Il ritorno a scuola: tra sogni, ostacoli e ingiustizie
Settembre, in molte parti del mondo, è il mese in cui le scuole riaprono le porte. I bambini si svegliano presto, indossano zaini troppo grandi per le loro spalle e si incamminano verso un’aula che profuma di carta nuova e promesse. C’è chi lo vive con entusiasmo, chi con timore, chi con la speranza di un futuro migliore. In Italia, sono oltre 7 milioni gli studenti che tornano tra i banchi, ma questo rito universale non è garantito ovunque.
A Gaza, il ritorno a scuola è spesso un miraggio. I bombardamenti hanno distrutto o danneggiato quasi tutte le strutture scolastiche. Molti edifici sono diventati rifugi, e le aule, quando esistono, sono sovraffollate e prive di sicurezza. Circa 645.000 bambini sono attualmente esclusi dal sistema scolastico. Le bambine, in particolare, affrontano ostacoli aggiuntivi: la paura, le norme sociali restrittive, e la mancanza di spazi sicuri. Mandare un bambino a scuola a Gaza costa in media oltre 600 euro l’anno, una cifra che comprende materiali, supporto psicologico e infrastrutture minime. Ma il vero costo è umano: ogni giorno senza scuola è un giorno rubato al futuro.
In Etiopia, l’anno scolastico inizia a settembre, ma per milioni di bambini non c’è alcuna campanella che suona. Circa 3,6 milioni restano fuori dal sistema educativo, soprattutto nelle zone rurali e nelle regioni colpite da conflitti. Le bambine sono le prime a rinunciare: spesso costrette a lavorare, sposarsi precocemente o occuparsi dei fratelli minori. Il costo medio per garantire istruzione a un bambino è di circa 120 euro l’anno, ma ciò che manca davvero è un investimento culturale: la convinzione che ogni bambina abbia diritto a imparare, crescere, scegliere.

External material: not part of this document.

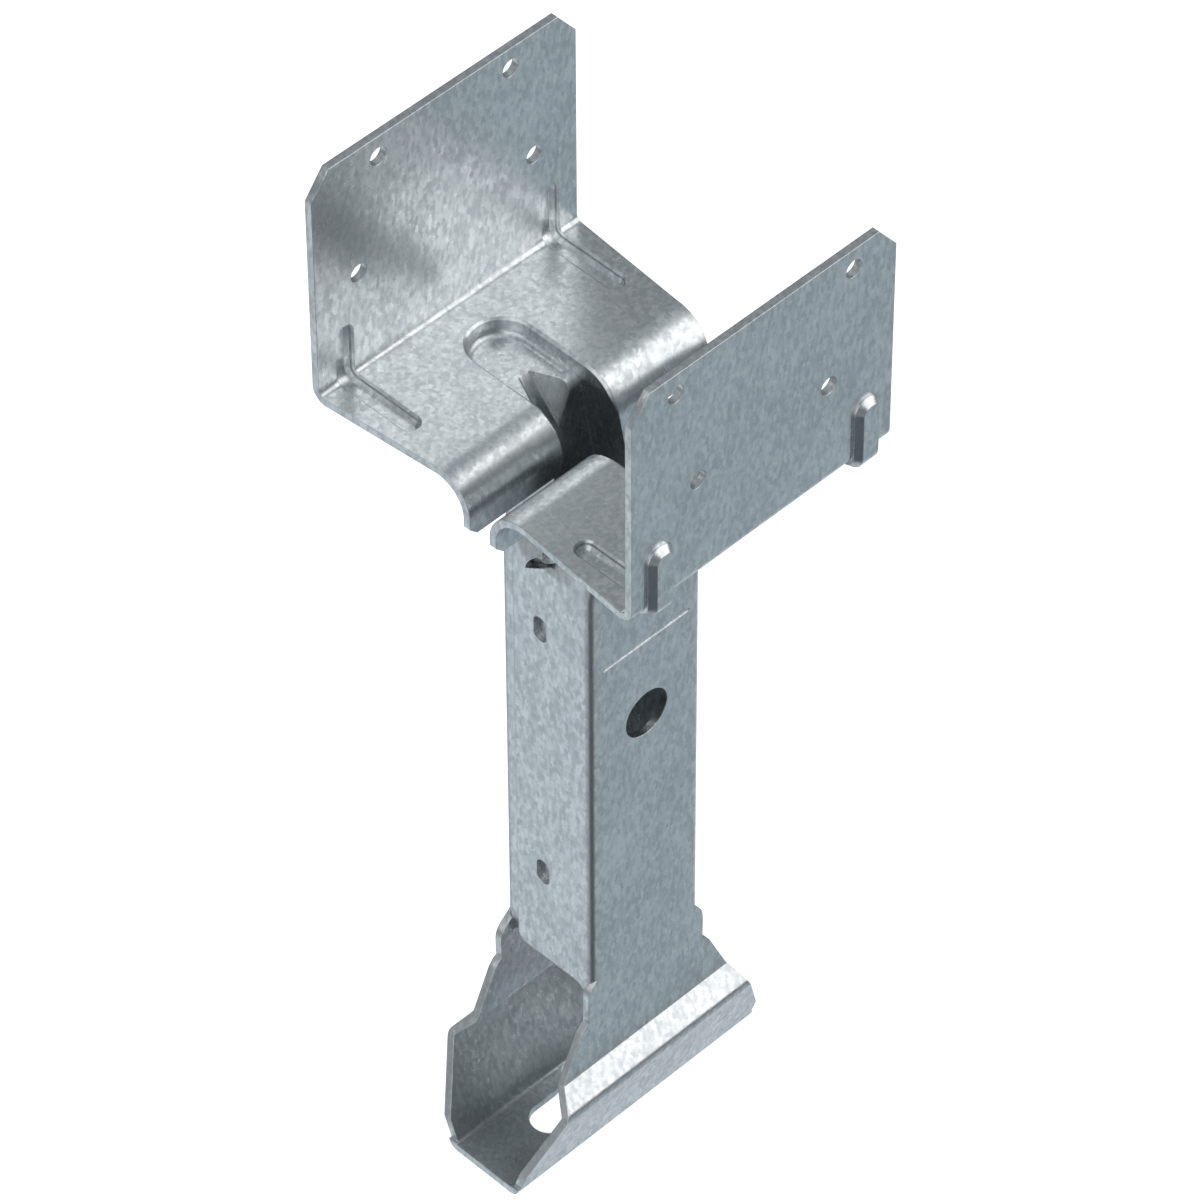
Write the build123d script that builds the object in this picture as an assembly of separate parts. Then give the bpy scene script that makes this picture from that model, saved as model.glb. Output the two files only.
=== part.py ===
from build123d import *
from math import atan2, cos, hypot, radians, sin, tan
import os

os.makedirs("parts", exist_ok=True)

# A timber post base folded from one galvanised strip, millimetres.
# X runs from the back plate to the front plate, Y along the fold lines, Z up.
# The origin is at the centre of the foot's underside.

sheet = 1.9
strip_width = 76.2
post_gap = 90.5
plate_height = 61.0
leg_height = 216.4
fold_inside = 1.6

# Saddle: plates, nail holes, seat and lips.
plate_corner = 5.2
plate_corner_drop = 6.6
nail_hole = 4.6
nail_narrow = 38.1
nail_wide = 51.2
nail_top_drop = 5.4
nail_row_pitch = 28.6
seat_narrowing = 2.7
lip_gap = 5.8
lip_bend = 9.5
lip_drop = 13.9
lip_corner = 2.0

# Beads pressed across each fold between plate and seat.
bead_inset = 7.8
bead_width = 4.4
bead_depth = 2.0
bead_up = 14.3
bead_start = 24.0
bead_end_share = 0.94
bead_edge = 0.45
bead_turn = 1.4
bead_widening = 0.8
bead_slope = 0.9
bead_slope_growth = 0.3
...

In Tanzania, l’anno scolastico non segue il calendario europeo: le lezioni iniziano a gennaio e terminano a dicembre, con alcune pause durante l’anno. Questo vale sia per le scuole primarie che secondarie. Le immagini parlano da sole: bambini seduti per terra, classi da 100 alunni, insegnanti esausti. Circa 2 milioni di bambini non frequentano la scuola, e anche qui le bambine sono più vulnerabili all’abbandono scolastico. Il costo stimato per mandare un bambino a scuola è di circa 150 euro l’anno, ma l’accesso resta diseguale, soprattutto nelle zone rurali e tra le famiglie più povere.

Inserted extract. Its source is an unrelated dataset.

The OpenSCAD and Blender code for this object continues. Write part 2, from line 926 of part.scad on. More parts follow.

Il ritorno a scuola dovrebbe essere un diritto universale, non un privilegio. Ogni bambino che entra in aula porta con sé un sogno, una possibilità, una scintilla di cambiamento. E ogni bambina che riesce a studiare sfida un sistema che troppo spesso la vorrebbe silenziosa.
Per CVM – Comunità Volontari per il Mondo, sostenere l’educazione significa costruire ponti, abbattere muri e dare voce a chi non l’ha mai avuta. In Etiopia, il progetto STREAM – Strengthen Street Resilience in Amhara si rivolge ai bambini di strada, vittime di povertà e AIDS, offrendo loro protezione, supporto psicologico e accesso all’istruzione. Il progetto coinvolge oltre 120 minori e mira a raggiungere indirettamente più di 260.000 beneficiari, con un’attenzione particolare alle bambine e alle giovani madri. Salvare un bambino dalla strada e aiutarlo a tornare a scuola vuole dire dare a questo bambino l’opportunità di guardare al suo futuro con fiducia e con gli strumenti indispensabili per poter affrontare le tante sfide della vita.
In Tanzania, il programma Africa for Tomorrow restituisce dignità e futuro alle bambine costrette a lavorare. Grazie a CVM, molte di loro hanno potuto tornare a scuola, ricevere materiali didattici e formazione sui propri diritti. I loro sogni, spesso sussurrati a occhi bassi, oggi trovano spazio tra i banchi, dove imparano a credere in sé stesse e a immaginare un domani diverso. Una bambina istruita è una futura donna libera, indipendente, autonoma, portatrice e promotrice di diritti.
Educare è un atto rivoluzionario. E CVM, con i suoi progetti, continua a seminare speranza là dove il diritto allo studio è ancora un lusso.